Shamrock Capital’s $813M Content Fund IV signals continued institutional conviction around entertainment intellectual property despite broader uncertainty across venture capital and technology markets. It also reflects a larger capital allocation shift happening across alternative investing. Institutional investors increasingly prefer ownership-based exposure over temporary platform dependency. Durable media rights provide recurring monetization opportunities across evolving distribution ecosystems while maintaining relevance across generations of consumers.

Infrastructure changes constantly. Human obsession remains surprisingly consistent. And firms positioned closest to those recurring obsessions keep attracting capital.
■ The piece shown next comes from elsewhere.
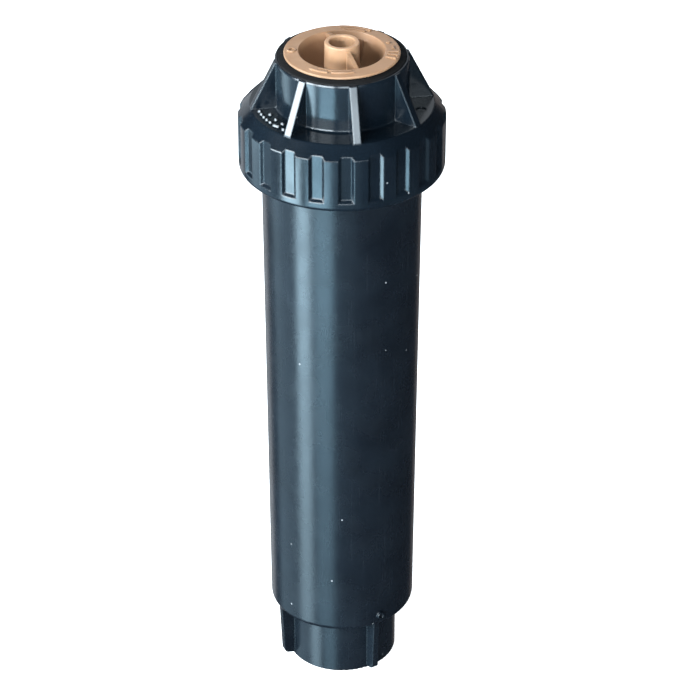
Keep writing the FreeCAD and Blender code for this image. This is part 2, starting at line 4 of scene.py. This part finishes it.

Frequently Asked Questions

What is Shamrock Capital?

Shamrock Capital is a Los Angeles-based investment firm focused on media, entertainment, communications, and intellectual property investments.

How much did Shamrock Capital raise for Content Fund IV?

Shamrock Capital closed Content Fund IV at $813M in total commitments, including GP commitment.

What does Shamrock Capital invest in?

Shamrock Capital invests in film, television, music, sports, gaming, and creator economy intellectual property assets.

What is media rights investing?

Media rights investing involves acquiring or financing intellectual property assets that generate recurring revenue through licensing, streaming, syndication, advertising, and distribution.

Why are institutional investors interested in entertainment IP?

Institutional investors view entertainment IP as durable assets with long-term monetization potential across multiple distribution channels and market cycles.

How large is Shamrock Capital’s content investment platform?

Shamrock Capital manages more than $3.3B in AUM across its content investment strategy and approximately $6.5B firmwide as of March 2026.

Why does this fundraise matter?

The fundraise signals continued institutional demand for media rights investing and entertainment intellectual property as alternative asset classes.